To be clear, I don't think that LLMs are conscious. I just don't find the "it's just in the training data" argument satisfactory.
The topic of free will is debated among philosophers. There is no proof that it does or doesn't exist.
The question is whether that computational process can cause consciousness. I don't think we have enough evidence to answer this question yet.
I think that for a very high number of them the training would stick hard, and would insist, upon questioning, that they weren’t human. And have any number of justifications that were logically consistent for it.
Of course I can’t prove this theory because my IRB repeatedly denied it on thin grounds about ethics, even when I pointed out that I could easily mess up my own children with no experimenting completely by accident, and didn’t need their approval to do it. I know your objections— small sample size, and I agree, but I still have fingers crossed on the next additions to the family being twins.
I would be cautious of dismissing LLMs as “pattern matching engines” until we are certain we are not.
I think we tend to underestimate how much the written language aspect filters everything; it is actually rather unnatural and removed from the human sensory experience.
Not to mention that most people pointing out "See! Here's why AI is just repeating training data!" or other nonsense miss the fact that exactly the same behavior is observed in humans.
Is AI actually sentient? Not yet. But it definitely passes the mark for intuitive understanding of intelligence, and trying to dismiss that is absurd.
Text is probably not good enough for recovering the circuits responsible for awareness of the external environment, so I'll concede that you and ijk's claims are correct in a limited sense: LLMs don't know what chocolate tastes like. Multimodal LLMs probably don't know either because we don't have a dataset for taste, but they might know what chocolate looks and sounds like when you bite into it.
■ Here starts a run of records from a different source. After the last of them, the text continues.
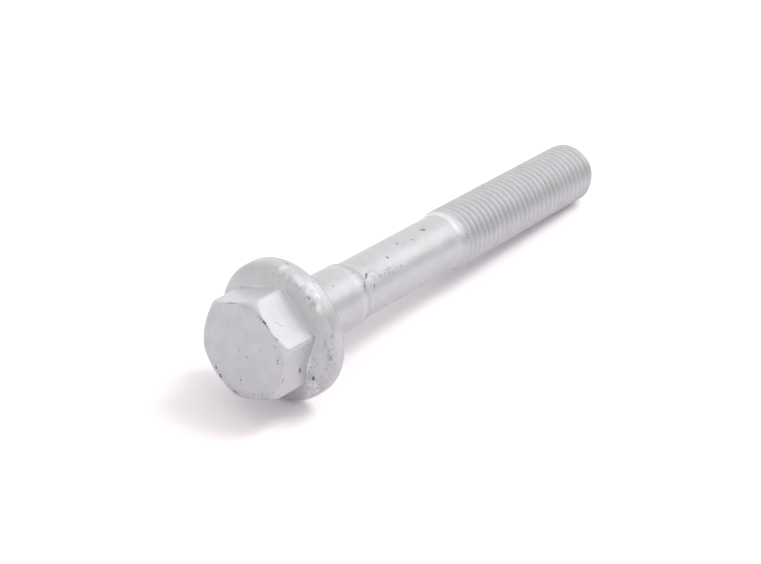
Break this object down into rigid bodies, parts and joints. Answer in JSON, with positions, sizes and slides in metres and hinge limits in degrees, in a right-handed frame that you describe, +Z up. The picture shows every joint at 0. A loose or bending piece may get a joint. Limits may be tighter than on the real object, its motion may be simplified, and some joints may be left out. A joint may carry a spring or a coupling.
{
  "type": "hexagon flange bolt",
  "caption": "Hexagon head bolt with a fixed conical flange, a full-diameter collar, a reduced shank and a fine thread, in grey coated steel, lying at rest.",
  "frame": {"origin": "on the floor, under the middle of the bolt's box as it lies", "axes": "+X along the floor from the head to the point, +Z up; the bolt's own axis falls 4.47 degrees from head to point"},
  "size_m": [0.1026, 0.0258, 0.0259],
  "materials": {
    "coated_steel": "thin zinc flake coating, light neutral grey, satin and slightly mottled, with small handling marks"
  },
  "bodies": {
    "root": {"flange_bolt": "coated_steel"}
  },
  "joints": []
}
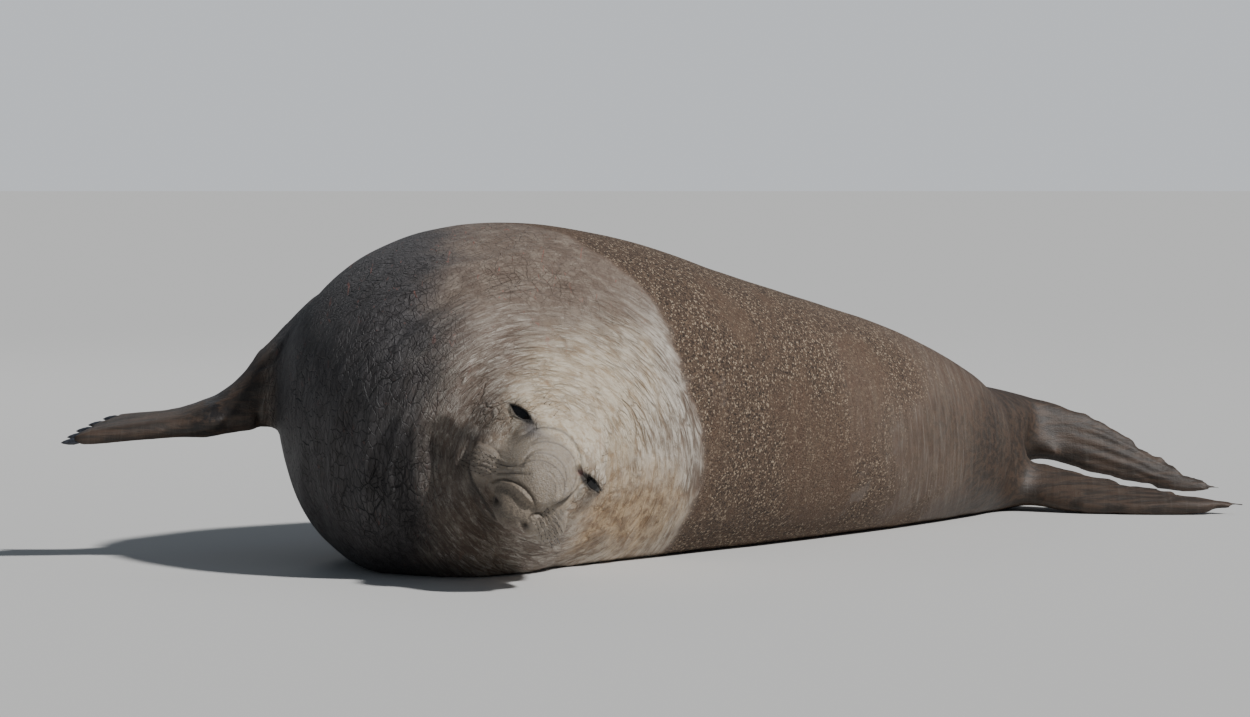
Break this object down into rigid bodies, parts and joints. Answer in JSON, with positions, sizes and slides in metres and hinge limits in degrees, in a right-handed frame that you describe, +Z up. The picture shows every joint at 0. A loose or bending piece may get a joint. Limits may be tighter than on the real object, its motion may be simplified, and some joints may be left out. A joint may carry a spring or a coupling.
{
  "type": "southern elephant seal",
  "caption": "Life-size still model of a southern elephant seal bull lying on its left side, with a fore flipper held out and its trunk-like nose facing front.",
  "frame": {"origin": "on the floor under the middle of the model's box", "axes": "+Z up, -Y towards the side that the face looks at, +X towards the tips of the hind flippers"},
  "size_m": [3.725, 3.0776, 1.0079],
  "materials": {
    "face": "short fur over thick creased skin, satin",
    "nose": "nearly bare wrinkled skin, satin",
    "neck": "cracked and scarred thick skin, matt",
    "back": "short fur dusted with dry sand, matt",
    "flipper": "short smooth fur over skin, satin",
    "claw": "dark horn, semi-gloss",
    "eye": "wet dark eye, glossy"
  },
  "bodies": {
    "root": {"head": "face", "proboscis": "nose", "lower_jaw": "face", "right_eye": "eye", "left_eye": "eye", "neck": "neck", "chest": "neck", "belly": "back", "hips": "back", "rump": "flipper", "right_hind_flipper": "flipper", "left_hind_flipper": "flipper", "tail": "flipper", "right_fore_arm": "flipper", "right_fore_hand": "flipper", "right_claw_1": "claw", "right_claw_2": "claw", "right_claw_3": "claw", "right_claw_4": "claw", "right_claw_5": "claw", "left_fore_arm": "flipper", "left_fore_hand": "flipper", "left_claw_1": "claw", "left_claw_2": "claw", "left_claw_3": "claw", "left_claw_4": "claw", "left_claw_5": "claw"}
  },
  "joints": []
}
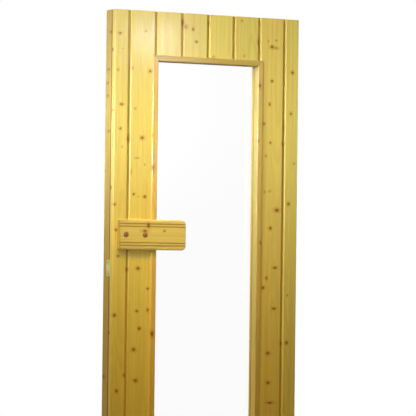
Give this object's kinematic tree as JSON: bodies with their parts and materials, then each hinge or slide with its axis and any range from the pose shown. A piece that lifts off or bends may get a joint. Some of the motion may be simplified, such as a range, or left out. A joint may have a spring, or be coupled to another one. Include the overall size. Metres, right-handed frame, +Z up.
{
  "type": "sauna door leaf",
  "caption": "Glazed sauna door leaf of upright tongue-and-groove pine boards on a jointed frame, with a reeded pull board and a roller catch.",
  "frame": {"origin": "on the hinge edge, at the leaf's foot and half way through its thickness", "axes": "+X from the closing edge to the hinge edge, +Y from the boarded face to the back, +Z up"},
  "size_m": [0.615, 0.0775, 1.83],
  "materials": {
    "board_pine": "varnished",
    "frame_pine": "varnished",
    "bead_pine": "varnished",
    "handle_pine": "varnished",
    "plug_wood": "varnished",
    "glass": "clear",
    "catch_nickel": "satin nickel plate",
    "pin_steel": "bright",
    "roller_nylon": "satin"
  },
  "bodies": {
    "leaf": {"closing_stile": "frame_pine", "hinge_stile": "frame_pine", "top_rail": "frame_pine", "bottom_rail": "frame_pine", "board_1": "board_pine", "board_2": "board_pine", "board_3_upper": "board_pine", "board_3_lower": "board_pine", "board_4_upper": "board_pine", "board_4_lower": "board_pine", "board_5_upper": "board_pine", "board_5_lower": "board_pine", "board_6_upper": "board_pine", "board_6_lower": "board_pine", "board_7": "board_pine", "board_8": "board_pine", "front_bead_left": "bead_pine", "front_bead_right": "bead_pine", "front_bead_top": "bead_pine", "front_bead_bottom": "bead_pine", "back_bead_left": "bead_pine", "back_bead_right": "bead_pine", "back_bead_top": "bead_pine", "back_bead_bottom": "bead_pine", "glass_pane": "glass", "handle_board": "handle_pine", "handle_plug_left": "plug_wood", "handle_plug_right": "plug_wood", "catch_plate": "catch_nickel", "catch_case": "catch_nickel", "catch_screw_upper": "pin_steel", "catch_screw_lower": "pin_steel"},
    "catch_bolt": {"catch_yoke": "catch_nickel", "catch_pin": "pin_steel"},
    "roller": {"catch_roller": "roller_nylon"}
  },
  "joints": [
    {"name": "catch_slide", "type": "slide", "parent": "leaf", "child": "catch_bolt", "axis": [1, 0, 0], "range_m": [0, 0.005], "stiffness_N_per_m": 2000, "springref_m": -0.004},
    {"name": "roller_spin", "type": "hinge", "parent": "catch_bolt", "child": "roller", "pos_m": [-0.609, -0.0015, 1.089], "axis": [0, 0, 1], "continuous": true}
  ]
}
My original point still stands: it may be recovering the mental state of a person describing the taste of chocolate. If we cut off a human brain from all sensory organs, does that brain which receives no sensory input have an internal stream of consciousness? Perhaps the LLM has recovered the circuits responsible for this thought stream while missing the rest of the brain and the nervous system. That would explain why first-person chain-of-thought works better than direct prediction.